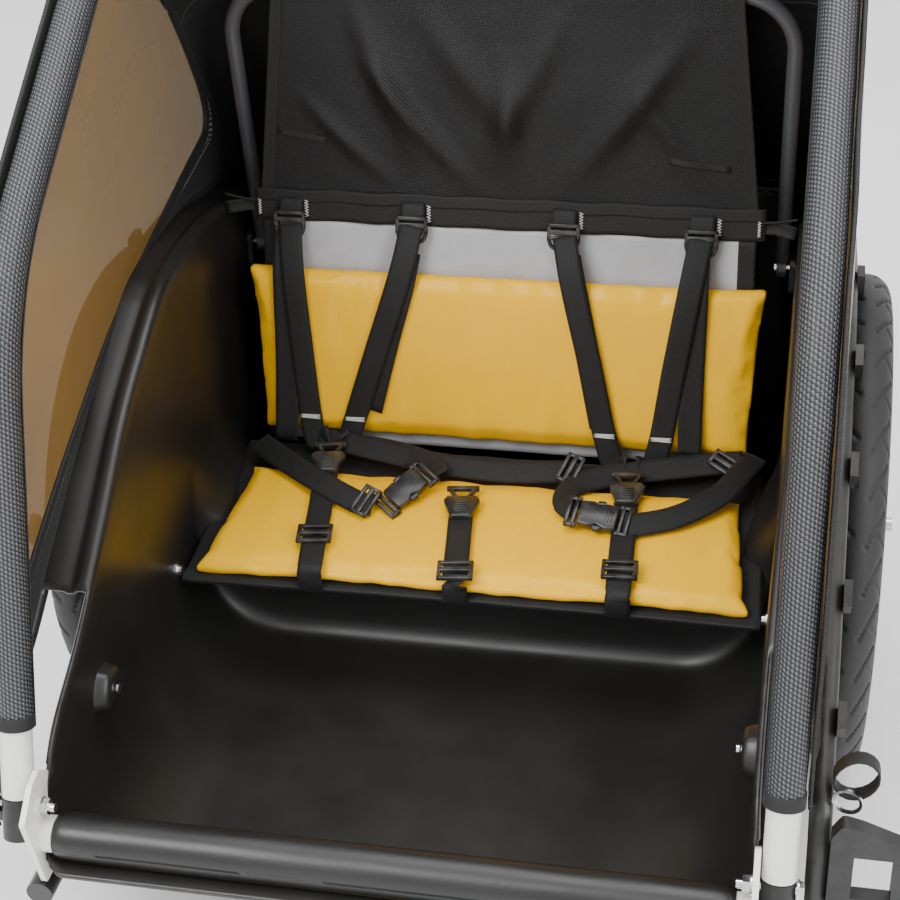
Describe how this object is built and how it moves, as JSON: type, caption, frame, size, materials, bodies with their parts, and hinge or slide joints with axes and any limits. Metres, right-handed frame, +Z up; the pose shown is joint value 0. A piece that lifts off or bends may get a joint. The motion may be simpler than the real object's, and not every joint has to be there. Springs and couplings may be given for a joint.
{
  "type": "child bicycle trailer",
  "caption": "Child bicycle trailer with a moulded tub, folding hoops, padded seat, harnesses, fabric cover, spoked wheels and a side tow bar.",
  "frame": {"origin": "on the ground, under the middle of the whole trailer's box", "axes": "+Z up, -Y towards the bicycle, +X towards the trailer's own left side"},
  "size_m": [0.8364, 1.486, 0.944],
  "materials": {
    "tub_plastic": "fine-grained satin black moulding",
    "black_plastic": "satin black moulding",
    "clear_reflector": "clear prismatic lens",
    "red_reflector": "red prismatic lens",
    "black_steel": "satin black powder coat",
    "white_tube": "off-white powder coat",
    "foam": "dense black foam tube with a smooth skin",
    "sleeve_mesh": "shiny grey and black woven mesh",
    "zinc": "bright zinc",
    "grey_tube": "dark grey powder coat",
    "yellow_vinyl": "glossy yellow coated fabric",
    "yellow_cloth": "yellow coated polyester",
    "black_cloth": "black coated polyester",
    "grey_cloth": "light grey woven polyester",
    "black_mesh": "open black mesh",
    "webbing": "black polypropylene webbing",
    "amber_film": "clear amber-brown film",
    "buckle_plastic": "satin black acetal",
    "tyre": "slick road tread with curved sipes",
    "alloy": "anodised",
    "bright_steel": "brushed",
    "rubber": "moulded rubber"
  },
  "bodies": {
    "chassis": {"axle_beam": "black_steel", "axle_holders": "black_steel", "axle_pins": "bright_steel", "back_band": "webbing", "back_cushion": "yellow_vinyl", "back_panel": "grey_cloth", "band_end_straps": "webbing", "corner_plates": "white_tube", "cover_back": "yellow_cloth", "crotch_straps": "webbing", "flag_holder": "black_plastic", "front_reflectors": "clear_reflector", "front_tube": "white_tube", "front_tube_foam": "foam", "hand_loop": "webbing", "harness_tongues": "buckle_plastic", "hinge_bolts": "zinc", "lap_belts": "webbing", "mesh_back": "black_mesh", "pull_ring": "zinc", "rear_hoop_holders": "black_plastic", "rear_hoop_rivets": "zinc", "rear_reflectors": "red_reflector", "rim_clips": "black_plastic", "seat_cushion": "yellow_vinyl", "seat_sling": "black_cloth", "shoulder_straps_left": "webbing", "shoulder_straps_right": "webbing", "side_cover_left": "yellow_cloth", "side_cover_right": "yellow_cloth", "side_rails": "black_steel", "side_release_buckles": "buckle_plastic", "side_window_left": "amber_film", "side_window_right": "amber_film", "strap_rings": "buckle_plastic", "strap_slides": "buckle_plastic", "tow_bar_bracket": "black_steel", "tow_bar_pin": "bright_steel", "tub": "tub_plastic", "tub_screws": "zinc", "wall_tabs": "tub_plastic", "wheel_guards": "black_plastic"},
    "wheel_left": {"tyre_left": "tyre", "wheel_rim_left": "alloy", "hub_left": "alloy"},
    "wheel_right": {"tyre_right": "tyre", "wheel_rim_right": "alloy", "hub_right": "alloy"},
    "button_left": {"axle_button_left": "bright_steel"},
    "button_right": {"axle_button_right": "bright_steel"},
    "front_hoop_frame": {"front_hoop": "white_tube", "hoop_sleeves": "sleeve_mesh", "hoop_feet": "black_plastic", "front_cover_roll": "black_cloth"},
    "rear_hoop_frame": {"rear_hoop": "grey_tube"},
    "tow_arm": {"tow_bar": "black_steel", "tow_bar_flex": "rubber"},
    "hitch": {"hitch_eye": "bright_steel"},
    "knob": {"tow_bar_knob": "black_plastic"}
  },
  "joints": [
    {"name": "wheel_left_spin", "type": "hinge", "parent": "chassis", "child": "wheel_left", "pos_m": [0.371, 0.393, 0.25], "axis": [1, 0, 0], "continuous": true},
    {"name": "wheel_right_spin", "type": "hinge", "parent": "chassis", "child": "wheel_right", "pos_m": [-0.371, 0.393, 0.25], "axis": [1, 0, 0], "continuous": true},
    {"name": "axle_button_left_press", "type": "slide", "parent": "chassis", "child": "button_left", "axis": [-1, 0, 0], "range_m": [0, 0.003], "stiffness_N_per_m": 900},
    {"name": "axle_button_right_press", "type": "slide", "parent": "chassis", "child": "button_right", "axis": [1, 0, 0], "range_m": [0, 0.003], "stiffness_N_per_m": 900},
    {"name": "front_hoop_fold", "type": "hinge", "parent": "chassis", "child": "front_hoop_frame", "pos_m": [0, -0.11, 0.232], "axis": [-1, 0, 0], "range_deg": [0, 30], "deforming": ["cover_back", "side_cover_left", "side_cover_right", "side_window_left", "side_window_right"]},
    {"name": "rear_hoop_fold", "type": "hinge", "parent": "chassis", "child": "rear_hoop_frame", "pos_m": [0, 0.6, 0.43], "axis": [1, 0, 0], "range_deg": [0, 78], "deforming": ["mesh_back", "band_end_straps"]},
    {"name": "tow_bar_swing", "type": "hinge", "parent": "chassis", "child": "tow_arm", "pos_m": [0.308, -0.2, 0.146], "axis": [0, 0, 1], "range_deg": [-90, 0]},
    {"name": "hitch_turn", "type": "hinge", "parent": "tow_arm", "child": "hitch", "pos_m": [0.278, -0.703, 0.33], "axis": [0, 1, 0], "range_deg": [-45, 45]},
    {"name": "tow_bar_knob_turn", "type": "hinge", "parent": "chassis", "child": "knob", "pos_m": [0.308, -0.2, 0.17], "axis": [0, 0, 1], "range_deg": [0, 360]}
  ],
  "couplings": [
    {"joint": "rear_hoop_fold", "follows": "front_hoop_fold", "ratio": 2.6}
  ]
}
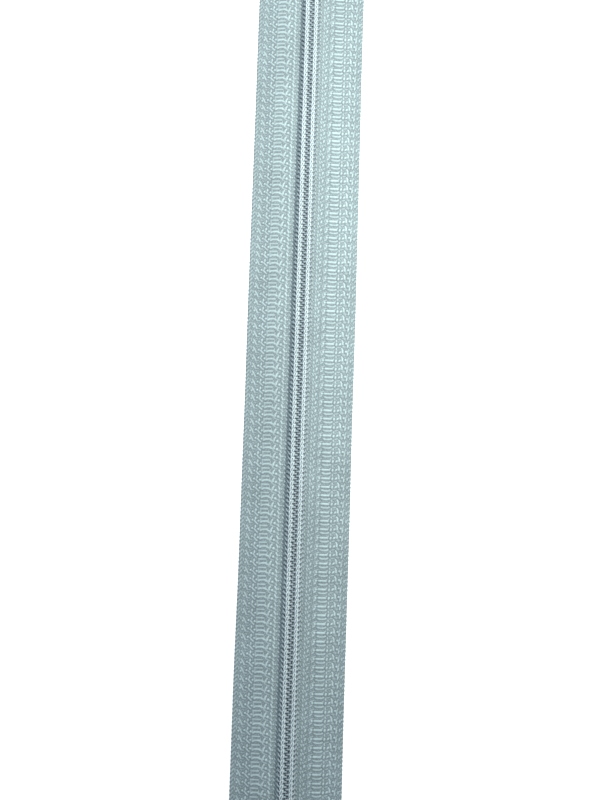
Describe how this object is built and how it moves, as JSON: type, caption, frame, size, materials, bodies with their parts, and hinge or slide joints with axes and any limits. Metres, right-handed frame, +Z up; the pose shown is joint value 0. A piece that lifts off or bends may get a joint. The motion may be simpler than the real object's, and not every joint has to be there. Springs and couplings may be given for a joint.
{
  "type": "zipper",
  "caption": "Closed-end nylon coil zipper on woven tapes, with an auto-lock slider, a pull tab and metal stops.",
  "frame": {"origin": "centre of the bounding box at the table, under the coils, half way along the tapes", "axes": "+Y along the chain towards the slider and top stops, +Z up from the table on the coil side, +X towards the right tape"},
  "size_m": [0.0296, 0.29, 0.0063],
  "materials": {
    "tape": "matte",
    "thread": "satin",
    "core_cord": "matte",
    "coil": "satin",
    "slider": "satin",
    "spring": "satin",
    "stop": "satin"
  },
  "bodies": {
    "chain_bottom": {"tail_left": "tape", "tail_right": "tape", "bottom_stop": "stop", "coil_end_left": "coil", "coil_end_right": "coil"},
    "left_stringer": {"tape_left": "tape", "coil_left": "coil", "core_cord_left": "core_cord", "front_seam_left": "thread", "back_seam_left": "thread", "top_stop_left": "stop"},
    "right_stringer": {"tape_right": "tape", "coil_right": "coil", "core_cord_right": "core_cord", "front_seam_right": "thread", "back_seam_right": "thread", "top_stop_right": "stop"},
    "slider": {"slider_body": "slider", "crown": "slider"},
    "lock": {"lock_pawl": "spring"},
    "pull": {"pull_tab": "slider"}
  },
  "joints": [
    {"name": "slider_slide", "type": "slide", "parent": "chain_bottom", "child": "slider", "axis": [0, 1, 0], "range_m": [-0.2334, 0], "deforming": ["tape_left", "coil_left", "core_cord_left", "front_seam_left", "back_seam_left", "tape_right", "coil_right", "core_cord_right", "front_seam_right", "back_seam_right"]},
    {"name": "left_spread", "type": "hinge", "parent": "chain_bottom", "child": "left_stringer", "pos_m": [-0.0135, -0.1215, 0], "axis": [0, 0, 1], "range_deg": [0, 8]},
    {"name": "right_spread", "type": "hinge", "parent": "chain_bottom", "child": "right_stringer", "pos_m": [0.0135, -0.1215, 0], "axis": [0, 0, -1], "range_deg": [0, 8]},
    {"name": "pull_swing", "type": "hinge", "parent": "slider", "child": "pull", "pos_m": [0, 0.116, 0.00465], "axis": [-1, 0, 0], "range_deg": [0, 165]},
    {"name": "lock_lift", "type": "hinge", "parent": "slider", "child": "lock", "pos_m": [0, 0.1192, 0.00427], "axis": [-1, 0, 0], "range_deg": [0, 3.3]}
  ],
  "couplings": [
    {"joint": "left_spread", "follows": "slider_slide", "rad_per_m": -0.598},
    {"joint": "right_spread", "follows": "slider_slide", "rad_per_m": -0.598},
    {"joint": "lock_lift", "follows": "pull_swing", "ratio": 0.0194}
  ]
}
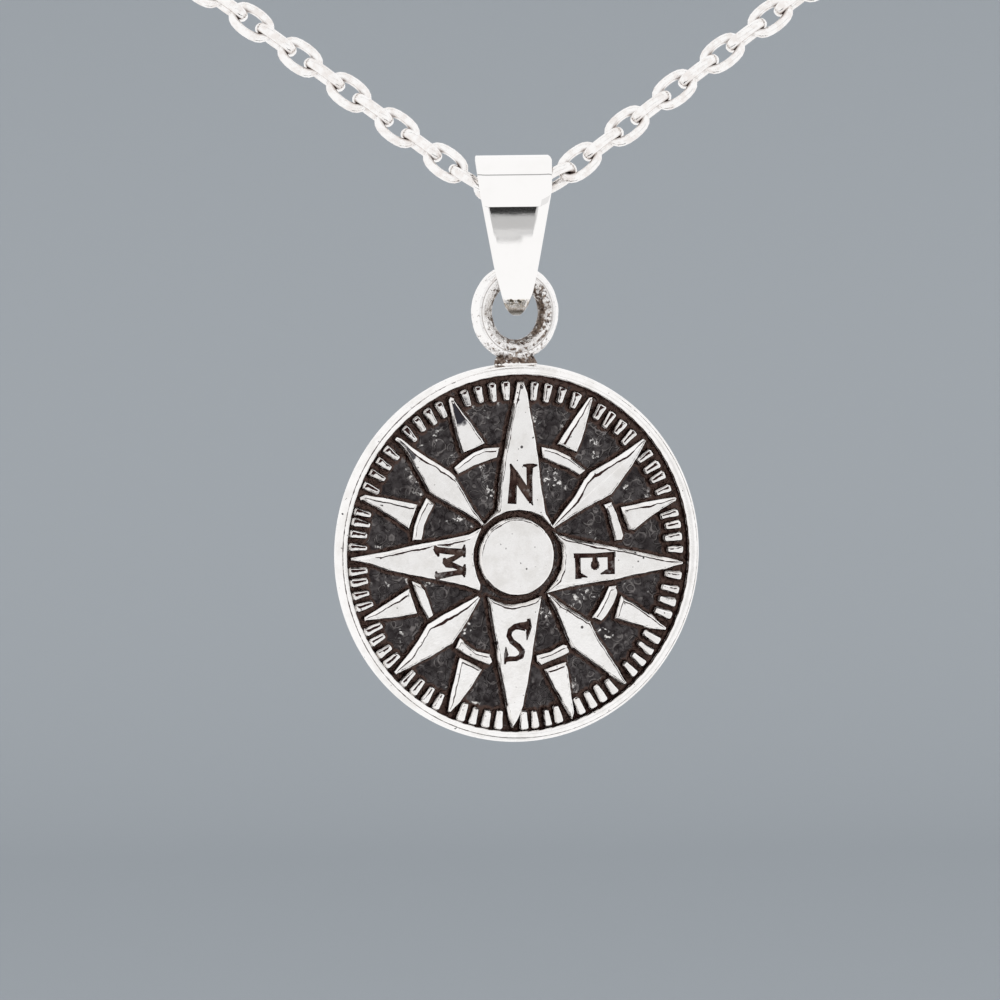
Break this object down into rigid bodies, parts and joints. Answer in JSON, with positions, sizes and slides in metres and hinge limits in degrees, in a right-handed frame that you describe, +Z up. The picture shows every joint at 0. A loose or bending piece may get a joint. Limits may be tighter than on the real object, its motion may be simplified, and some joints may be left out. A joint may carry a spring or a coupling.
{
  "type": "compass pendant on a chain necklace",
  "caption": "Round cast pendant with a raised compass rose and lettered points, hung by a soldered loop and a tapered folded bail on a closed cable chain.",
  "frame": {"origin": "middle of the clasp at the nape, where the chain goes round the back of the neck", "axes": "+Z up as worn, -Y towards the front where the pendant hangs, +X to the right seen from the front"},
  "size_m": [0.1168, 0.1269, 0.1333],
  "materials": {
    "cast_silver": "cast sterling silver, polished on the raised parts, oxidised dark in the recesses",
    "bail_silver": "mirror polished sterling silver",
    "chain_silver": "bright polished sterling silver wire",
    "clasp_silver": "bright polished sterling silver"
  },
  "bodies": {
    "necklace": {"chain": "chain_silver", "clasp": "clasp_silver"},
    "bail": {"bail": "bail_silver"},
    "medallion": {"medallion": "cast_silver"}
  },
  "joints": [
    {"name": "bail_swing", "type": "hinge", "parent": "necklace", "child": "bail", "pos_m": [0, -0.122, -0.1025], "axis": [1, 0, 0], "range_deg": [-60, 60]},
    {"name": "medallion_swing", "type": "hinge", "parent": "bail", "child": "medallion", "pos_m": [0, -0.122, -0.10726], "axis": [1, 0, 0], "range_deg": [-60, 60]}
  ]
}
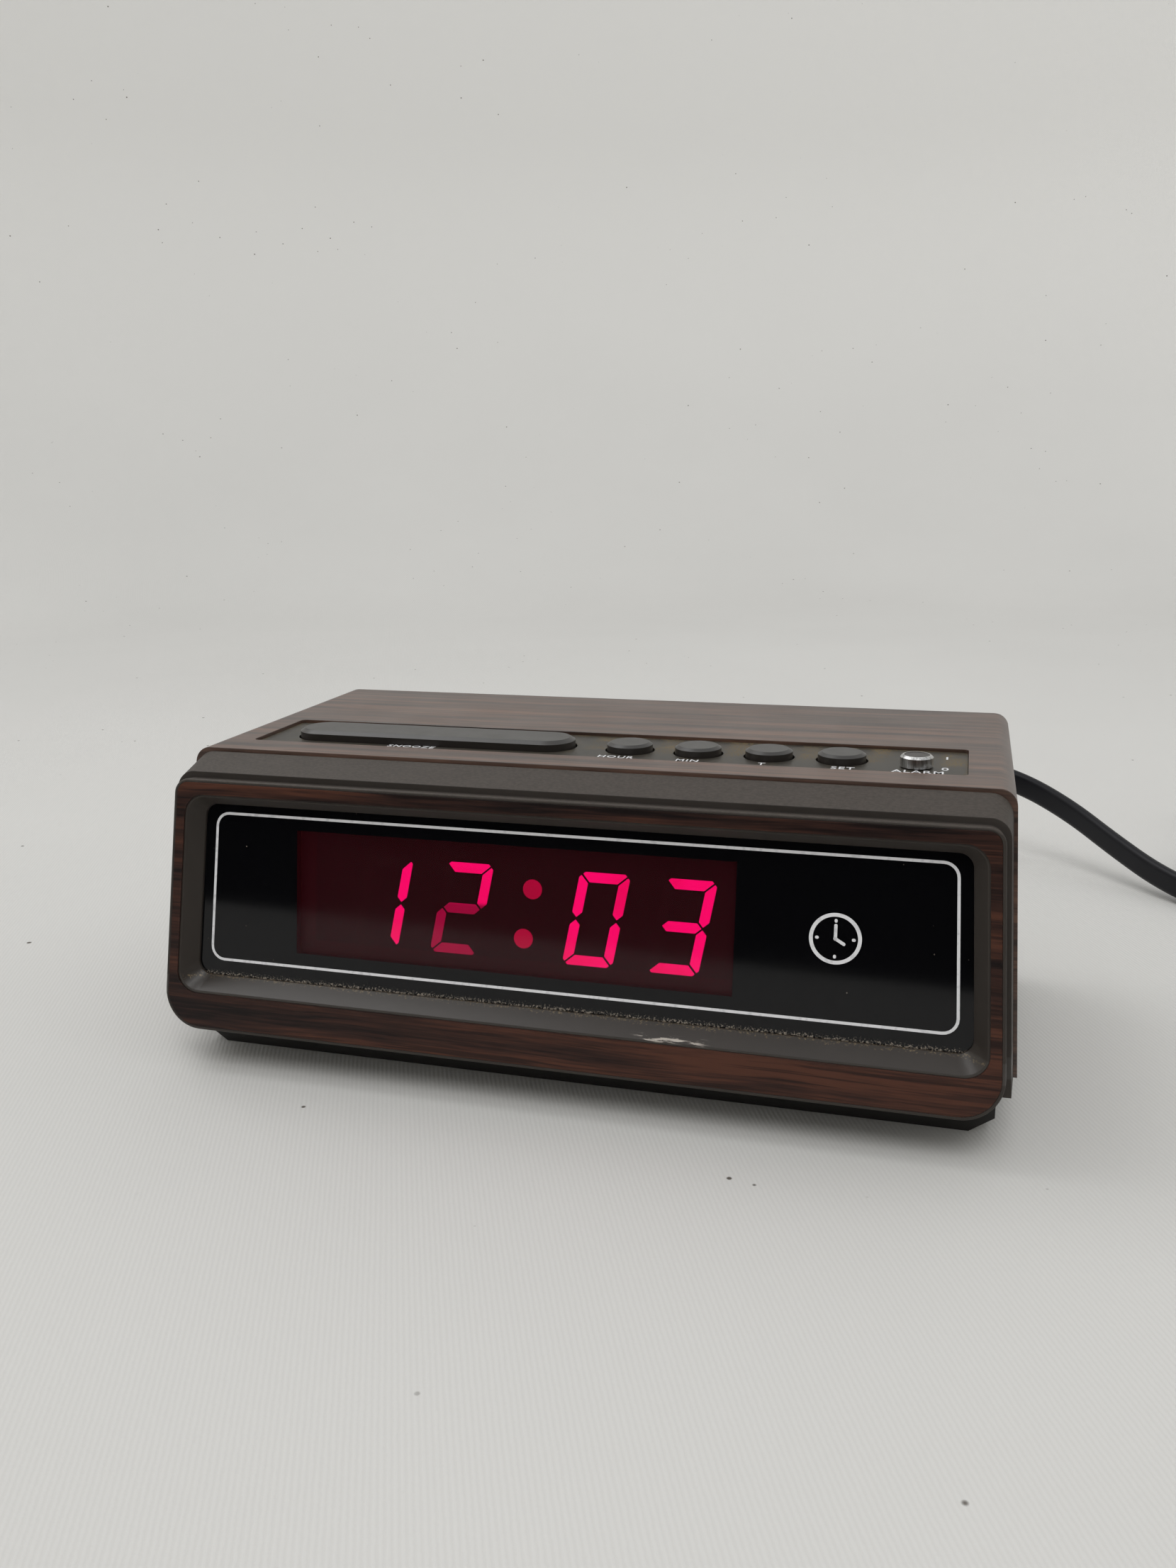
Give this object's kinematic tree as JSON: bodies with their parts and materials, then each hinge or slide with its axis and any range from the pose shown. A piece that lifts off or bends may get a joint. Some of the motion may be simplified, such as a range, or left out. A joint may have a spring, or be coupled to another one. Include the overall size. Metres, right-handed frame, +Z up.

» GOAL OF THE EXERCISE
Pick out each line containing "piece" and report it.

» RESPONSE
Describe how this object is built and how it moves, as JSON: type, caption, frame, size, materials, bodies with their parts, and hinge or slide joints with axes and any limits. Metres, right-handed frame, +Z up; the pose shown is joint value 0. A piece that lifts off or bends may get a joint. The motion may be simpler than the real object's, and not every joint has to be there. Springs and couplings may be given for a joint.
Describe how this object is built and how it moves, as JSON: type, caption, frame, size, materials, bodies with their parts, and hinge or slide joints with axes and any limits. Metres, right-handed frame, +Z up; the pose shown is joint value 0. A piece that lifts off or bends may get a joint. The motion may be simpler than the real object's, and not every joint has to be there. Springs and couplings may be given for a joint.
Break this object down into rigid bodies, parts and joints. Answer in JSON, with positions, sizes and slides in metres and hinge limits in degrees, in a right-handed frame that you describe, +Z up. The picture shows every joint at 0. A loose or bending piece may get a joint. Limits may be tighter than on the real object, its motion may be simplified, and some joints may be left out. A joint may carry a spring or a coupling.
Give this object's kinematic tree as JSON: bodies with their parts and materials, then each hinge or slide with its axis and any range from the pose shown. A piece that lifts off or bends may get a joint. Some of the motion may be simplified, such as a range, or left out. A joint may have a spring, or be coupled to another one. Include the overall size. Metres, right-handed frame, +Z up.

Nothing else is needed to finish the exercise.